Ustaz Shamsi Ali
Presiden Nusantara Foundation,
Imam/Direktur Jamaica Muslim Center
Ada sebuah hadis yang tidak terlalu sering kita dengar menyebutkan:
موت العالم مصيبةلا تجبر وثلمة لا تسد ونجم طمس موت قبيلة أيسر من موت عالم
Kira-kira bermakna: “Kematian seorang alim itu adalah musibah yang tak tergantikan, lobang yang dapat ditambal. Wafatnya seorang alim bagaikan bintang yang padam. Bahkan meninggalnya satu suku (kampung) itu lebih ringan dari pada meninggalnya seorang ulama.” (At-Thobarani)
Umat Islam akhir-akhir ini banyak dirundung duka, dengan ragam cobaan dan musibah. Satu di antara cobaan itu adalah wafatnya beberapa ulama mu’tamad (ulama rujukan umat) yang setiap saat hadir sebagai lentera di tengah kegelapan yang menyelimuti kehidupan dunia saat ini.
Salah satu di antara ulama yang telah mendahului kita adalah Syekh Ali Saleh Jaber, seorang ulama yang ilmuan, saleh, mukhlis, dan insya Allah muhsin. Ulama yang selalu hadir dengan kesejukan dan penampilan moderasi sebagai jembatan pemersatu bagi seluruh elemen umat dan bangsa.
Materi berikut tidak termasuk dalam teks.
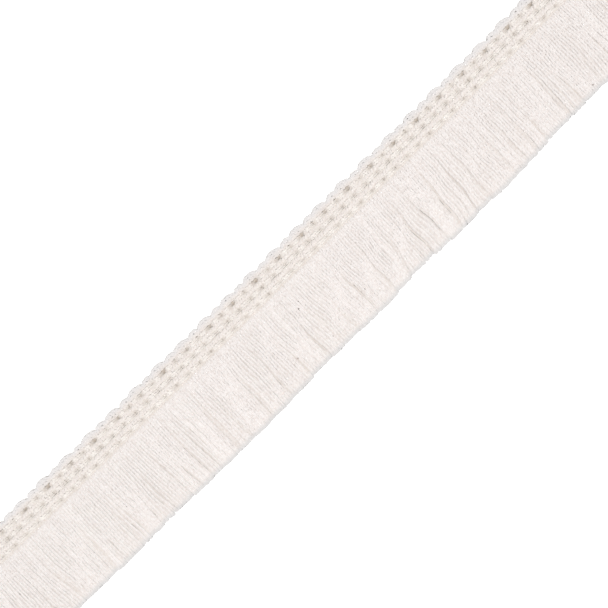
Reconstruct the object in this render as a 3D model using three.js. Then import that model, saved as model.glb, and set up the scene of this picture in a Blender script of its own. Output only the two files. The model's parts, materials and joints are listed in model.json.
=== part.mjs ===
// A cut length of cotton brush fringe, lying flat on its back with a slight bend.
// The trim is woven in one go: a narrow heading with a picot edge, and a brush skirt of cut threads.
// Millimetres. +X runs along the trim, +Y points at the picot edge, +Z is up, and it lies on z = 0.
// The origin is the middle of the underside of the whole trim.

import * as THREE from "three";
import { mergeVertices } from "three/addons/utils/BufferGeometryUtils.js";

// ---- driving dimensions -------------------------------------------------------------------------

const LENGTH = 260; // cut length
const RIBS = 60; // weft ribs across the heading in that length
const PITCH = LENGTH / RIBS; // from one rib to the next
const TRIM_WIDTH = 32; // crest of a large picot to the mean hem
const HEADING_WIDTH = 9.05; // crest of a large picot to the heading's lower edge
const PIECE_GAP = 0.3; // between the heading and the skirt
const HALF_LENGTH = LENGTH / 2;

const BEND_LEFT = 0.3; // how far the -X end swings towards the picot side
const BEND_RIGHT = 0.95; // how far the +X end does
const MID_Y = -0.25; // middle of the trim's width at x = 0, so that the bent trim is centred

const LOWER_EDGE_Y = MID_Y + TRIM_WIDTH / 2 - HEADING_WIDTH; // heading's lower edge at x = 0
const SKIRT_LENGTH = TRIM_WIDTH - HEADING_WIDTH; // lower edge to the mean hem

// ---- the heading --------------------------------------------------------------------------------

// Rows across the heading, from its lower edge. rib is the height on a weft rib, gap the height
// between two ribs, which dips at the gap rows and rises where a warp cord crosses.
const HEADING_ROWS = [
  { name: "lower edge", across: 0.0, rib: 1.7, gap: 1.5 },
  { name: "gap row 3", across: 0.95, rib: 2.2, gap: 1.0 },
  { name: "warp cord 2", across: 2.4, rib: 2.3, gap: 1.9 },
  { name: "gap row 2", across: 3.65, rib: 2.4, gap: 0.9 },
  { name: "warp cord 1", across: 5.05, rib: 2.3, gap: 1.9 },
  { name: "gap row 1", across: 6.2, rib: 2.3, gap: 0.8 },
  { name: "picot foot", across: 7.3, rib: 1.9, gap: 2.0 },
];

// Stations along one pitch, from the middle of a gap. rib says how much of a rib is there, and
// drop how far the picot edge lies inside its crest.
const RIB_STATIONS = [
  { name: "gap middle", at: 0.0, rib: 0.0, drop: 0.0 },
  { name: "rib side", at: 0.21, rib: 0.6, drop: 0.2 },
  { name: "rib middle", at: 0.5, rib: 1.0, drop: 1.05 },
  { name: "rib side", at: 0.79, rib: 0.6, drop: 0.2 },
];

const PICOT_EDGE_HEIGHT = 0.9; // height of the wall along the picot crests
const SMALL_PICOT_DROP = 0.35; // every second picot is this much shorter

// ---- the skirt ----------------------------------------------------------------------------------

// Rows across the skirt, from its hem up to its root. up is the share of the skirt's length above
// the hem, full the height on a lock and edge the height beside a parting.
const SKIRT_ROWS = [
  { name: "hem", up: 0.0, full: 2.6, edge: 1.5 },
  { name: "lower", up: 0.2, full: 3.0, edge: 1.9 },
  { name: "middle", up: 0.44, full: 3.2, edge: 2.3 },
  { name: "fullest", up: 0.69, full: 3.3, edge: 2.8 },
  { name: "shoulder", up: 0.89, full: 3.0, edge: 2.8 },
  { name: "root", up: 1.0, full: 2.0, edge: 2.0 },
];

const LOCK_COLUMNS = 3; // strips across one lock
const LOCK_CORNER = 0.25; // a lock's corners end this much above its hem

// Partings between the locks of the skirt. at is where one opens at the hem, lean how far its top
// lies along +X from there, rows how many rows up it is open, open its width at the hem, and hem
// how much longer the lock on its +X side is than the mean.
const PARTINGS = [
  { at: -124.0, lean: 1.0, rows: 2, open: 0.6, hem: 0.2 },
  { at: -117.5, lean: -0.6, rows: 1, open: 0.5, hem: -0.1 },
  { at: -110.5, lean: 0.8, rows: 3, open: 0.8, hem: 0.1 },
  { at: -103.0, lean: -0.5, rows: 2, open: 0.5, hem: -0.3 },
  { at: -96.0, lean: -1.2, rows: 2, open: 0.6, hem: -0.2 },
  { at: -84.8, lean: 1.8, rows: 3, open: 0.8, hem: 0.1 },
  { at: -80.6, lean: -0.3, rows: 2, open: 0.8, hem: 0.1 },
  { at: -74.8, lean: 0.0, rows: 1, open: 0.5, hem: 0.0 },
  { at: -71.0, lean: -1.2, rows: 2, open: 0.4, hem: 0.0 },
  { at: -67.3, lean: 1.0, rows: 2, open: 0.5, hem: -0.2 },
  { at: -61.8, lean: -0.8, rows: 3, open: 0.8, hem: -0.1 },
  { at: -56.0, lean: -1.2, rows: 4, open: 0.8, hem: 0.2 },
  { at: -52.3, lean: -1.2, rows: 2, open: 0.8, hem: 0.3 },
  { at: -49.0, lean: 0.0, rows: 3, open: 0.5, hem: 0.2 },
  { at: -45.6, lean: -0.9, rows: 3, open: 0.5, hem: 0.3 },
  { at: -38.6, lean: 0.2, rows: 3, open: 0.8, hem: 0.4 },
  { at: -34.0, lean: -0.5, rows: 1, open: 0.5, hem: 0.4 },
  { at: -26.6, lean: 1.0, rows: 2, open: 0.5, hem: 0.3 },
  { at: -18.4, lean: 0.0, rows: 2, open: 0.4, hem: 0.1 },
  { at: -11.2, lean: -0.5, rows: 2, open: 0.5, hem: -0.4 },
  { at: -4.0, lean: 0.1, rows: 2, open: 0.9, hem: -0.2 },
  { at: 1.0, lean: -0.4, rows: 1, open: 0.5, hem: -0.2 },
  { at: 6.1, lean: -0.6, rows: 1, open: 0.8, hem: 0.1 },
  { at: 13.4, lean: 0.0, rows: 3, open: 0.7, hem: 0.2 },
  { at: 20.4, lean: 1.0, rows: 2, open: 0.4, hem: -0.4 },
  { at: 26.0, lean: 3.0, rows: 3, open: 0.6, hem: -0.6 },
  { at: 34.4, lean: 1.0, rows: 4, open: 0.9, hem: -0.1 },
  { at: 40.8, lean: -0.9, rows: 4, open: 0.5, hem: 0.3 },
  { at: 44.5, lean: 3.0, rows: 4, open: 1.0, hem: 0.2 },
  { at: 50.9, lean: 2.6, rows: 3, open: 0.6, hem: 0.0 },
  { at: 55.8, lean: -0.2, rows: 3, open: 0.4, hem: 0.4 },
  { at: 65.4, lean: 0.0, rows: 2, open: 0.4, hem: 0.3 },
  { at: 70.0, lean: 0.3, rows: 3, open: 0.5, hem: 0.1 },
  { at: 73.6, lean: 0.3, rows: 1, open: 0.5, hem: 0.0 },
  { at: 77.5, lean: 0.0, rows: 2, open: 0.8, hem: -0.4 },
  { at: 86.0, lean: 1.0, rows: 4, open: 0.5, hem: -0.2 },
  { at: 91.8, lean: -0.6, rows: 2, open: 0.7, hem: -0.4 },
  { at: 98.5, lean: 0.8, rows: 2, open: 0.6, hem: -0.1 },
  { at: 105.5, lean: -0.9, rows: 3, open: 0.7, hem: 0.2 },
  { at: 112.0, lean: 0.4, rows: 1, open: 0.4, hem: 0.1 },
  { at: 118.5, lean: 1.1, rows: 3, open: 0.7, hem: -0.2 },
  { at: 124.5, lean: -0.5, rows: 2, open: 0.5, hem: 0.0 },
];

// ---- shared helpers -----------------------------------------------------------------------------

// How far the bent trim swings towards the picot side at a distance x from its middle.
function bend(x) {
  const share = x / HALF_LENGTH;
  return (x < 0 ? BEND_LEFT : BEND_RIGHT) * share * share;
}

function addQuad(faces, a, b, c, d) {
  faces.push([a, b, c], [a, c, d]);
}

// The point on the ground straight under another.
function under(point) {
  return new THREE.Vector3(point.x, point.y, 0);
}

// A wall from the ground up to a line of points, facing the right-hand side of that line.
function addWall(faces, line) {
  for (let i = 0; i + 1 < line.length; i += 1) {
    addQuad(faces, under(line[i]), under(line[i + 1]), line[i + 1], line[i]);
  }
}

// A closed, faceted mesh from triangles that face outwards.
function solidMesh(name, faces, material) {
  const positions = faces.flat().flatMap((point) => point.toArray());
  const geometry = new THREE.BufferGeometry();
  geometry.setAttribute("position", new THREE.Float32BufferAttribute(positions, 3));
  const welded = mergeVertices(geometry, 1e-4);
  welded.computeVertexNormals();
  const mesh = new THREE.Mesh(welded, material);
  mesh.name = name;
  return mesh;
}

function cottonMaterial(colour) {
  return new THREE.MeshStandardMaterial({ color: colour, roughness: 0.95, metalness: 0 });
}

// ---- heading ------------------------------------------------------------------------------------

// One line of points across the heading's upper side, from its lower edge to its picot edge.
function headingLine(index) {
  const gap = Math.floor(index / RIB_STATIONS.length);
  const station = RIB_STATIONS[index % RIB_STATIONS.length];
  const x = (gap + station.at) * PITCH - HALF_LENGTH;
  const lowerEdge = LOWER_EDGE_Y + bend(x);
  const line = HEADING_ROWS.map((row) => {
    const height = row.gap + (row.rib - row.gap) * station.rib;
    return new THREE.Vector3(x, lowerEdge + row.across, height);
  });
  const nearestGap = Math.round(gap + station.at) - RIBS / 2;
  const shorter = nearestGap % 2 === 0 ? SMALL_PICOT_DROP : 0;
  const rimDrop = station.rib === 1 ? station.drop : station.drop + shorter;
  line.push(new THREE.Vector3(x, lowerEdge + HEADING_WIDTH - rimDrop, PICOT_EDGE_HEIGHT));
  return line;
}

// The wall that closes a cut end of the heading: its line of points down to the ground.
function addEndWall(faces, line, facesPlusX) {
  const outline = [under(line[0]), ...line, under(line[line.length - 1])];
  const flat = outline.map((point) => new THREE.Vector2(point.y, point.z));
  for (const [a, b, c] of THREE.ShapeUtils.triangulateShape(flat, [])) {
    const corners = [outline[a], outline[b], outline[c]];
    const normal = new THREE.Triangle(...corners).getNormal(new THREE.Vector3());
    faces.push(normal.x > 0 === facesPlusX ? corners : corners.reverse());
  }
}

function makeHeading() {
  const faces = [];
  const last = RIBS * RIB_STATIONS.length;
  const lines = Array.from({ length: last + 1 }, (_, index) => headingLine(index));
  const rim = HEADING_ROWS.length;
  for (let i = 0; i < last; i += 1) {
    const here = lines[i];
    const next = lines[i + 1];
    for (let row = 0; row < rim; row += 1) {
      addQuad(faces, here[row], next[row], next[row + 1], here[row + 1]);
    }
    addQuad(faces, under(here[rim]), under(next[rim]), under(next[0]), under(here[0]));
  }
  addWall(faces, lines.map((line) => line[0]));
  addWall(faces, lines.map((line) => line[rim]).reverse());
  addEndWall(faces, lines[0], false);
  addEndWall(faces, lines[last], true);
  return solidMesh("heading", faces, cottonMaterial(0xf0e9e1));
}

// ---- skirt --------------------------------------------------------------------------------------

// The x of one side of a parting at a row: side is -1 for the lock before it, +1 for the one after.
function partingX(parting, row, side) {
  const closing = Math.max(0, 1 - row / parting.rows);
  return parting.at + parting.lean * SKIRT_ROWS[row].up + (side * parting.open * closing) / 2;
}

// A point on a lock's upper side. column runs from the parting before the lock to the one after.
function lockPoint(before, after, column, row) {
  const share = column / LOCK_COLUMNS;
  const left = before.at === -HALF_LENGTH ? before.at : partingX(before, row, 1);
  const right = after.at === HALF_LENGTH ? after.at : partingX(after, row, -1);
  const x = left + (right - left) * share;
  const atCorner = column === 0 || column === LOCK_COLUMNS;
  const parting = column === 0 ? before : after;
  const parted = atCorner && row < parting.rows;
  const section = SKIRT_ROWS[row];
  const reach = row === 0 ? before.hem - (atCorner ? LOCK_CORNER : 0) : 0;
  const down = PIECE_GAP + (SKIRT_LENGTH - PIECE_GAP) * (1 - section.up) + reach;
  const y = LOWER_EDGE_Y + bend(x) - down;
  return new THREE.Vector3(x, y, parted ? section.edge : section.full);
}

function addLock(faces, before, after) {
  const root = SKIRT_ROWS.length - 1;
  const point = (column, row) => lockPoint(before, after, column, row);
  for (let column = 0; column < LOCK_COLUMNS; column += 1) {
    for (let row = 0; row < root; row += 1) {
      const corners = [
        point(column, row),
        point(column + 1, row),
        point(column + 1, row + 1),
        point(column, row + 1),
      ];
      addQuad(faces, ...corners);
      addQuad(faces, ...corners.map(under).reverse());
    }
    addWall(faces, [point(column, 0), point(column + 1, 0)]);
    addWall(faces, [point(column + 1, root), point(column, root)]);
  }
  for (let row = 0; row < after.rows; row += 1) {
    addWall(faces, [point(LOCK_COLUMNS, row), point(LOCK_COLUMNS, row + 1)]);
  }
  for (let row = 0; row < before.rows; row += 1) {
    addWall(faces, [point(0, row + 1), point(0, row)]);
  }
}

function makeSkirt() {
  const faces = [];
  const rows = SKIRT_ROWS.length - 1;
  const cutEnd = (at) => ({ at, lean: 0, rows, open: 0, hem: 0 });
  const edges = [cutEnd(-HALF_LENGTH), ...PARTINGS, cutEnd(HALF_LENGTH)];
  for (let i = 0; i + 1 < edges.length; i += 1) {
    addLock(faces, edges[i], edges[i + 1]);
  }
  return solidMesh("fringe_skirt", faces, cottonMaterial(0xf6f0ea));
}

// ---- the trim -----------------------------------------------------------------------------------

const trim = new THREE.Group();
trim.add(makeHeading(), makeSkirt());

export default trim;
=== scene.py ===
"""Looks of a cut length of cotton brush fringe: every yarn of its picot heading and of its brush skirt.

The trim lies flat. +X runs along it, +Y points at the picots and +Z is up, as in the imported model.
Tables and the paths of yarns are in millimetres, and properties and meshes are in metres.
"""

import json
import math
from collections import namedtuple

import bmesh
import bpy
import numpy as np
from bpy.props import FloatProperty, FloatVectorProperty, IntProperty, PointerProperty
from mathutils import Matrix, Vector

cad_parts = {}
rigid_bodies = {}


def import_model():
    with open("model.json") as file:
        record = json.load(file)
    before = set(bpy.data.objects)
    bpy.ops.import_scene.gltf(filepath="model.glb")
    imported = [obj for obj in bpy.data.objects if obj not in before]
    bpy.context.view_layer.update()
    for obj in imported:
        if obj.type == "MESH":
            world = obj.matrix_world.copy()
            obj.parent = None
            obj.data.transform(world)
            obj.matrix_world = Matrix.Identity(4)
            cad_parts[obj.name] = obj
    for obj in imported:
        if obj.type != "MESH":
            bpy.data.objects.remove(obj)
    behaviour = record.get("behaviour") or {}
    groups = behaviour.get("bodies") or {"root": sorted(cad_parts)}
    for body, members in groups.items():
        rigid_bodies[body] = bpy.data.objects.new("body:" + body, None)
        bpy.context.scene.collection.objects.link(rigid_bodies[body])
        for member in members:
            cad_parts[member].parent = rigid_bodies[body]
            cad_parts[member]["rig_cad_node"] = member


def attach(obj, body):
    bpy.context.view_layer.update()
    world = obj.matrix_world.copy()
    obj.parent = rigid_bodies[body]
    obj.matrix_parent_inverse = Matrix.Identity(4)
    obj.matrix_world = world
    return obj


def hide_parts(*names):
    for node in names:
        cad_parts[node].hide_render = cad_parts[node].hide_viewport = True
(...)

Syekh Ali Jaber meninggalkan tidak saja ilmu. Tapi yang lebih penting lagi adalah ketauladanan dalam mempertahankan keimanan dan keilmuan dalam bingkai akhlakul karimah. Bahwa seberat dan sepelit apapun tantangan yang dihadapi, seorang Mukmin tidak bokeh lepas kendali karakter moral seperti yang diajarkan secara prinsip oleh baginda Rasulullah صلى الله عليه وسلم.
Saya tidak akan berbicara banyak tentang Syekh Ali. Beliau sedang tersenyum menghadap Rabbnya. Beliau sedang bersenandung dalam keindahan ridha Ilahi. “Wahai jiwa yang tenang kembalilah kepada Rabbmu dalam keadaan ridho dan diridhoi. Masuklah ke dalam golongan hambaKu dan masuklah ke dalam syurgaKu.”
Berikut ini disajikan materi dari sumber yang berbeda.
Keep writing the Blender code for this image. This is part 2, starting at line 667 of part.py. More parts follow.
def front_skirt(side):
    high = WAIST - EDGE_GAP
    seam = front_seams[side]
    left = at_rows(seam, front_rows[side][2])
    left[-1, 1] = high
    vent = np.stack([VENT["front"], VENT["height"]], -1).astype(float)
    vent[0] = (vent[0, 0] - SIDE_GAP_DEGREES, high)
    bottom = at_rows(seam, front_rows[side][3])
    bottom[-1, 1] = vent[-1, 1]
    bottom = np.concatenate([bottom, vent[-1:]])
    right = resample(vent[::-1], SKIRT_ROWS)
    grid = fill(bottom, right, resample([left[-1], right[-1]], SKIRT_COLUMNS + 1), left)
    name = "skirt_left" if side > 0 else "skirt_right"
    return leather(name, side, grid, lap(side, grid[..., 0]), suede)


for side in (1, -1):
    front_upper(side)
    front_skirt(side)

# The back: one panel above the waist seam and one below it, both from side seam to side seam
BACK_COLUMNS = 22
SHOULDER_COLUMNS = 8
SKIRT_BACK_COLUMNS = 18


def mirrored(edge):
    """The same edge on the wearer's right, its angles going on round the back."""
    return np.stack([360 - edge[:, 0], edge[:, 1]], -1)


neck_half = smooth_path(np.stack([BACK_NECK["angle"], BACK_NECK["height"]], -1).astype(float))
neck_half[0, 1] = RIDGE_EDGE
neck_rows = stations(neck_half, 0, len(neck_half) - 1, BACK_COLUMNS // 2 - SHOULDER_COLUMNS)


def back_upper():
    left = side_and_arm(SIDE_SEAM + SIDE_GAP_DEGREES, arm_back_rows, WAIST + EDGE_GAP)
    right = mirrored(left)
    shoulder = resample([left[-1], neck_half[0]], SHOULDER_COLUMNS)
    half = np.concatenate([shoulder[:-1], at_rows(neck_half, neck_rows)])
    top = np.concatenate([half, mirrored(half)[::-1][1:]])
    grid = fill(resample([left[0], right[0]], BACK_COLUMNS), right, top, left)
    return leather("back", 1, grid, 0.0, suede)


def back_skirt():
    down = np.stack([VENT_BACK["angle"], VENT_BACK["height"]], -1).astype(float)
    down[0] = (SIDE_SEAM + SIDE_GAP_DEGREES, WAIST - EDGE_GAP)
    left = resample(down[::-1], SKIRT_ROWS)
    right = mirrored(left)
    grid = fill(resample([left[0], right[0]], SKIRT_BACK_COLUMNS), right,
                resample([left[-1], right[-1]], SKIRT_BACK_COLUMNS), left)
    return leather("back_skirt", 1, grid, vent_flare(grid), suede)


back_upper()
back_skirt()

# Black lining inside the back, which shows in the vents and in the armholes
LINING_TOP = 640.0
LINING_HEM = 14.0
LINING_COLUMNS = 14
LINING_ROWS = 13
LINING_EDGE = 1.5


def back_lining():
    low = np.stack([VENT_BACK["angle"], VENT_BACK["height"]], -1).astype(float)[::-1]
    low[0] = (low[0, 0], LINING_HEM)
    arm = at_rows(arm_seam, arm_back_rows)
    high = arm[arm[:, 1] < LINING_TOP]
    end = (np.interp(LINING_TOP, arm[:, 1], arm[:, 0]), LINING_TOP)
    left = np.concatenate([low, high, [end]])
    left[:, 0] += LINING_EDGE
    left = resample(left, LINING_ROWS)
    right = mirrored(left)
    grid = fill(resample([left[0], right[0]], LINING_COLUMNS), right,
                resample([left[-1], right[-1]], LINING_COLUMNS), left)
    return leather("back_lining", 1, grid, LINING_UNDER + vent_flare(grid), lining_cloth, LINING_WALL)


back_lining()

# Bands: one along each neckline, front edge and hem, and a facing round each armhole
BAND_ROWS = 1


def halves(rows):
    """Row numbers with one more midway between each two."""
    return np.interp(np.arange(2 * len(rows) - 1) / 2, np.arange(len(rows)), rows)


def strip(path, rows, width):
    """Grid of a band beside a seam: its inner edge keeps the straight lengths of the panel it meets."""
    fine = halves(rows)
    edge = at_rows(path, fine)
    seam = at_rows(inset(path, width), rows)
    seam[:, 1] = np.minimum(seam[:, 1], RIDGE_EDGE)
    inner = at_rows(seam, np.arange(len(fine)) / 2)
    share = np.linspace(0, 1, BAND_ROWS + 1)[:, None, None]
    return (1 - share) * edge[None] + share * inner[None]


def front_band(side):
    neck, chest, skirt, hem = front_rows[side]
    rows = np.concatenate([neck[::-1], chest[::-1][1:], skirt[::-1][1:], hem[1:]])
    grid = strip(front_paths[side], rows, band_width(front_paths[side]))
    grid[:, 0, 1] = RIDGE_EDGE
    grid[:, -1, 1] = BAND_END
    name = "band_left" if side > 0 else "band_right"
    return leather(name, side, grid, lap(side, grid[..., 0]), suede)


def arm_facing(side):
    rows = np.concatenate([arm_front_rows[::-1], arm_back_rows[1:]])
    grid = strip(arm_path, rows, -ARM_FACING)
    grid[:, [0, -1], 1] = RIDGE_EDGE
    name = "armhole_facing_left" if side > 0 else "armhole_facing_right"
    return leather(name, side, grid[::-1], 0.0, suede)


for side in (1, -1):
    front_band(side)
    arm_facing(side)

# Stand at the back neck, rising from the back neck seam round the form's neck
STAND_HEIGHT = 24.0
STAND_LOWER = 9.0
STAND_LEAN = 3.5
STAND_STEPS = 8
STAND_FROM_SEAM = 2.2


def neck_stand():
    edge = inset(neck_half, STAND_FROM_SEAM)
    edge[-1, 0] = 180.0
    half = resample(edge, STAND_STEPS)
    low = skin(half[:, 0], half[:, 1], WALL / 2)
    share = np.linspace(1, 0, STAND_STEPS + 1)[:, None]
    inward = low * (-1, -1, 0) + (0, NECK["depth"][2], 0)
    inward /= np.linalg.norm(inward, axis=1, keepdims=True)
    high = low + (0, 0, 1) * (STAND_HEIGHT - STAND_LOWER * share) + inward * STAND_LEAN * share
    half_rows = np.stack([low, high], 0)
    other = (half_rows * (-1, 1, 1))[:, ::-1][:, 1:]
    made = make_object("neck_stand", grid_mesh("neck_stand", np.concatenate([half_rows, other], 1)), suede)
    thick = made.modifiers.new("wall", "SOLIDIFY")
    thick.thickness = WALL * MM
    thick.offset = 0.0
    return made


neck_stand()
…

Saya hanya ingin mengajak kita semua untuk menangis, merasakan kesedihan yang dalam atas meninggalnya para ulama kita. Cinta kita kepada para ulama bukan cinta biasa. Tapi cinta sebagai bukti kecintaan kita kepada Ilmu. Dan cinta kepada Ilmu adalah cinta kepada kebenaran (Al-Haq).
Dalam sebuah hadis Rasulullah صلى الله عليه وسلم menegaskan: “Barangsiapa yang tidak merasa sedih dengan kematian ulama maka dia adalah munafik”. (diriwayatkan oleh Suyuuthi)
Imam Al-Baihaqi menyebutkan: “Kematian seorang Ulama itu lebih disukai oleh Iblis dari pada kematian 70 ahli ibadah.”